The punishment fits the crime with poetic precision. You claimed your wife was unfaithful? Now you must remain faithful to her forever. You sought to use marriage as a platform for humiliation? Now marriage becomes your permanent accountability.
But notice: if the accusation proves true, if she did commit adultery, she is executed. The law does not flinch from consequence. This is not about protecting women from accountability. This is about ensuring that accusations of this magnitude are true, that the process of establishing guilt is rigorous, that the husband cannot casually destroy his wife through slander.
The Sfat Emet notes that in all these laws, the Torah is establishing a principle: actions have weight. Violations create obligations. The world is not morally neutral. When you tear, you must repair. When you break, you must pay. And some things, once broken, can never be fully restored, which is why the rapist may never divorce the woman he violated. He has created a bond through destruction, and now he must live with what he has wrought.
THE UNIFYING PRINCIPLE
UNIFYING PRINCIPLE
Beneath all these laws runs a single current: the protection of human dignity through communal accountability.

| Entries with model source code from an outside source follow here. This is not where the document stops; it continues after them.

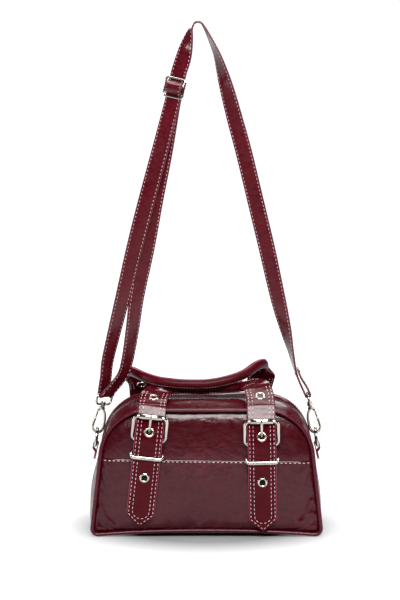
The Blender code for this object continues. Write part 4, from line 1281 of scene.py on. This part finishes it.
def handle(side):
    """Each end runs flat from under the buckle's roller, over the bag's top edge, and rolls
    into a round grip with a sewn ridge."""
    facing, ends, spine = HANDLES[side]
    legs = []
    for name in ends:
        stand = stand_of(name)
        legs.append([stand @ (FRONT * (y + 0.1 * MM) + UP * z)
                     for y, z in reversed(belt_route(SETS[name][2])[:4])])
    dense = smooth_route(legs[0] + [Vector(p) * MM for p in spine] + legs[1][::-1], 14)
    far = lengths(dense)
    total = far[-1]
    count = int(total / (1.5 * MM))
    at = [total * k / count for k in range(count + 1)]
    route = [Vector(read_at(s, far, dense)) for s in at]
    hinge = [min(part, key=lambda i: (route[i].z - HINGE_Z) ** 2)
             for part in (range(count // 2), range(count // 2, count + 1))]
    frames = []
    for i, (point, ahead) in enumerate(zip(route, tangents(route))):
        from_end = min(at[i] - at[hinge[0]], at[hinge[1]] - at[i])
        rolled = min(max((from_end - ROLL_FROM[side]) / (17 * MM), 0.0), 1.0)
        rolled = rolled * rolled * (3 - 2 * rolled)
        u = ahead.cross(Vector((0, 0.5 * facing, 0.85))).normalized()
        frames.append((point, ahead, u, ahead.cross(u).normalized(), rolled))
    for _ in range(6):
        soft = [f[2] for f in frames]
        for i in range(1, len(frames) - 1):
            u = soft[i - 1] + soft[i] * 2 + soft[i + 1]
            point, ahead, _, _, rolled = frames[i]
            u = (u - ahead * u.dot(ahead)).normalized()
            frames[i] = (point, ahead, u, ahead.cross(u).normalized(), rolled)

    def size(rolled):
        return ((1 - rolled) * BELT_WIDTH / 2 + rolled * GRIP_RADIUS,
                (1 - rolled) * BELT / 2 + rolled * GRIP_RADIUS)

    sides, rings = 40, []
    for point, _, u, v, rolled in frames:
        wide, thick = size(rolled)
        ring = []
        for k in range(sides):
            a = 2 * pi * k / sides
            c, s = cos(a), sin(a)
            x = (abs(c) ** (1 if rolled > 0.99 else 0.75 + 0.25 * rolled)) * (1 if c > 0 else -1)
            y = (abs(s) ** (0.42 + 0.58 * rolled)) * (1 if s > 0 else -1)
            bump = 1 + 0.03 * waver(point.x * 60, point.z * 60, c * 1.3 + s * 2.1) * rolled
            ring.append(point + u * (wide * x * bump) + v * (thick * y * bump))
        rings.append(ring)

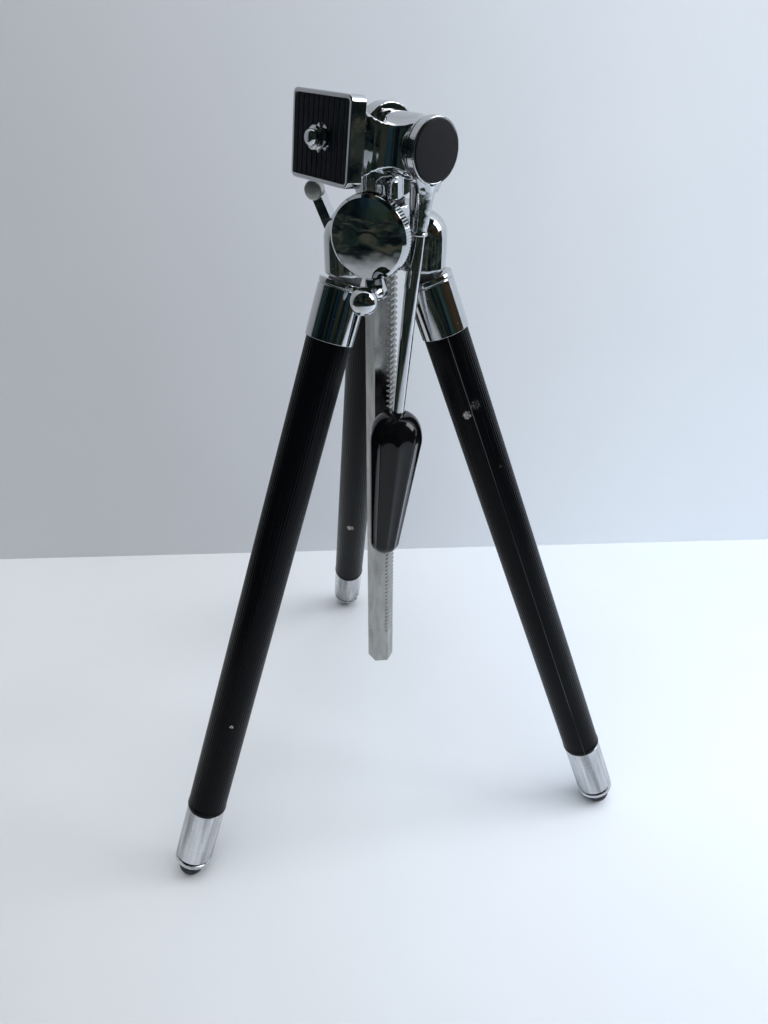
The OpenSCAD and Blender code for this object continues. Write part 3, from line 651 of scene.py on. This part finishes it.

The fixed fine establishes that violation is not negotiable. The variable payments acknowledge individual suffering. The requirement of witnesses ensures the community takes responsibility. The penalties for false accusation protect against the weaponization of justice. The forced marriage makes the violator live with consequence.
In Chassidic thought, the world is divided into two fundamental categories: essence and revelation, atzmut and hitgalut. The essence of a thing is what it truly is. The revelation is how it appears, how it functions, how it impacts the world.

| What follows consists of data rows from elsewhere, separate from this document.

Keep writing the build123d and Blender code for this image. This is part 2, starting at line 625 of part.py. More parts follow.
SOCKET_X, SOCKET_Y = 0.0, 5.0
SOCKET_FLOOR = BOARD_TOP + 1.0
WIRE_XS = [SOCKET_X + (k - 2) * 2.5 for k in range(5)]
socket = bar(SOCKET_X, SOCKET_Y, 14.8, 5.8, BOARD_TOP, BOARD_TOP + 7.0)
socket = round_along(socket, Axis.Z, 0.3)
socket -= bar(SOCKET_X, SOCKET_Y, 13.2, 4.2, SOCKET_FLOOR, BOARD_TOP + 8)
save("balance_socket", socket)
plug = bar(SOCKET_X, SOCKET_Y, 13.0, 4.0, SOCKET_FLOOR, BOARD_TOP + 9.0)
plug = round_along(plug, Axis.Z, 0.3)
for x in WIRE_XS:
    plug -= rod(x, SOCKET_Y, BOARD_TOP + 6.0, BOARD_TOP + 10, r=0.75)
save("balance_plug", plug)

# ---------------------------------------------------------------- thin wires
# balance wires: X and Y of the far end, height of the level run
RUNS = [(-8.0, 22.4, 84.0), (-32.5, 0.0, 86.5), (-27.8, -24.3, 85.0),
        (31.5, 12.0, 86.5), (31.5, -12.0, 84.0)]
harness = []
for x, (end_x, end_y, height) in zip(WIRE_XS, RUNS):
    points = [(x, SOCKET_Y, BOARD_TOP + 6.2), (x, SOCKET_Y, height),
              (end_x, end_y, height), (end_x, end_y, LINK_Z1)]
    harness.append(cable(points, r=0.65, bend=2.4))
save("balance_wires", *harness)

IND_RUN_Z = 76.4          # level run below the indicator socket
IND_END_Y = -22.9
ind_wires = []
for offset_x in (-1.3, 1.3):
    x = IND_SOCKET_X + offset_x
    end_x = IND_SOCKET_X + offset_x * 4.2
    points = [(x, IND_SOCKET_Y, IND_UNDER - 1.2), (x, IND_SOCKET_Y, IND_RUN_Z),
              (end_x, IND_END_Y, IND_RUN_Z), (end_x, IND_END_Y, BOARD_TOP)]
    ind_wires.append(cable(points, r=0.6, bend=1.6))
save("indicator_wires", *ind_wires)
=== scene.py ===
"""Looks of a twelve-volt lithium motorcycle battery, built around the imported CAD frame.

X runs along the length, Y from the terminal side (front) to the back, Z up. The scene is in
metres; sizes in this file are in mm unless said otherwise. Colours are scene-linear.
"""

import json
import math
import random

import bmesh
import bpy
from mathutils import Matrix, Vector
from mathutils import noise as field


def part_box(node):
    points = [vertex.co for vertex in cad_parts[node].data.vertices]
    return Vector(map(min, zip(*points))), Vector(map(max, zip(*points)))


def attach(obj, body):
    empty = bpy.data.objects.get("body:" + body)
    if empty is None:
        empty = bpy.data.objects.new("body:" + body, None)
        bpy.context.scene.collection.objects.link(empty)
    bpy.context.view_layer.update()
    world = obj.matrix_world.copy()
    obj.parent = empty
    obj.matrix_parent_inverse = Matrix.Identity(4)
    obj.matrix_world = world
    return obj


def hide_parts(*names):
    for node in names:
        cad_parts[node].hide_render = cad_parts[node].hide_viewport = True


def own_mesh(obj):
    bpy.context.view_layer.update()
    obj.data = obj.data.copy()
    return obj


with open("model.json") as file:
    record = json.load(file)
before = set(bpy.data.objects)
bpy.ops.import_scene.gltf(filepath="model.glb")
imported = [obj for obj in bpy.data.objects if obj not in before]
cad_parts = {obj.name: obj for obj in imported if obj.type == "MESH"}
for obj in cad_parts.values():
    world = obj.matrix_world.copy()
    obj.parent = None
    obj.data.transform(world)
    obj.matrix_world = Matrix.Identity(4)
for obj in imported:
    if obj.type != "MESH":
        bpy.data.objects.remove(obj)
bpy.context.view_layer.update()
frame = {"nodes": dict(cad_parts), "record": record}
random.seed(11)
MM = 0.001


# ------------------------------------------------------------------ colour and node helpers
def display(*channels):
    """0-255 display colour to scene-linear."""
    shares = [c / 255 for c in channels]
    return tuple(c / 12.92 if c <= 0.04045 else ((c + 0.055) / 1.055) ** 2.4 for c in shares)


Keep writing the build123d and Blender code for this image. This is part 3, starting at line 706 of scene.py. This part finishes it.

A young woman’s dignity has both dimensions. In essence, she is a tzelem Elokim, an image of the divine, and that essence cannot be violated. No action can diminish the infinite worth of a soul. But in revelation, in the world of action and consequence, violation is real. Harm is real. The loss of virginity, the social shame, the psychological damage—these are real impacts in the revealed world.
The Torah’s genius is that it addresses both dimensions simultaneously. The fixed fine acknowledges essence: every violation of a Jewish maiden is an assault on sanctity itself, regardless of her social status. The variable payments address revelation: the specific harm varies by circumstance and must be evaluated individually.
And the requirement of witnesses bridges both worlds. Witnesses see revelation—the physical act, the social reality. But by testifying, they invoke essence—they call upon the eternal moral order that transcends circumstance.
MODERN APPLICATION
MODERN APPLICATION
We live in a time of necessary recalibration around issues of violation and accountability. The conversation has expanded. Voices long silenced are being heard. Power dynamics long ignored are being examined.
These chapters from the Rambam offer a framework that feels both ancient and urgent.
First, they insist on consequence. A violator cannot simply apologize and move on. Payment must be made. Acknowledgment is not optional. The community has a stake in ensuring that violation is named and addressed.
Second, they recognize the limits of material compensation. The payments for embarrassment and damages acknowledge that harm has layers. Some damage can be somewhat repaired through money. Other damage—the essential wound to dignity—cannot be purchased away. This is why the rapist must marry his victim if she chooses: because he has created an obligation that transcends finance.
Third, they demand communal involvement. Justice is not a private matter between victim and perpetrator. The requirement of witnesses, the role of the court, the public nature of the proceedings—all insist that violation is a communal concern requiring communal response.
Fourth, they protect against false accusation with ferocity equal to their condemnation of actual violation. The integrity of the process matters as much as the outcome. A system that allows weaponized accusations is as destructive as one that ignores genuine harm.
In our contemporary discourse, we often pit these concerns against each other. We fear that protecting the accused means abandoning victims. We worry that believing victims means denying due process. The Torah refuses this binary. Both truth-telling and truth-verification are sacred. Both victim protection and process integrity are essential.
The Rambam’s laws offer no easy answers. They demand evaluation, judgment, communal investment. They insist that we take both violation and accusation with utmost seriousness. They refuse to reduce human tragedy to simple formulas.
THE CLOSING
CLOSING
At the heart of these laws is a single principle the Baal Shem Tov returned to again and again: the physical world is a language through which the soul speaks.
When the Torah assigns monetary value to violations of dignity, it is not reducing the violation to a transaction. It is forcing the violator to speak the language of consequence in the realm where he committed the violation. You acted in the physical world? Your accountability will manifest in the physical world. You caused damage measured in social reality? You will pay in social reality.
But the fifty silver pieces are also a limit. They say: this is all that money can do. Beyond this fixed sum, we enter territory where calculation fails, where individual assessment is necessary, where the judges must truly see the people before them and evaluate the unrepeatable harm done in this particular case.
And even beyond that, we reach the realm where no payment suffices, where the rapist must live permanently with what he has done, where the slanderer can never escape his false accusation, where consequence becomes not a fine but a transformation of identity itself.
These laws are not comfortable. They do not resolve easily into contemporary categories. But they do something more important: they take violation with absolute seriousness while refusing to flatten human complexity into simple formulas.
They remind us that justice is not a slogan but a practice, not an ideology but a discipline, not a conclusion but an ongoing communal commitment to see clearly, judge honestly, and ensure that in a world where violation is possible, accountability is inevitable.
The fifty silver pieces are both everything and nothing. Everything because they represent the community’s refusal to ignore harm. Nothing because no sum can restore innocence once lost. And in that tension between the fixed and the variable, the monetary and the moral, the legal and the spiritual, we find the Torah’s wisdom: consequence must be real, but repair requires more than payment. It requires transformation of the violator, healing of the victim, and recommitment of the community to the sacred dignity that violation sought to destroy.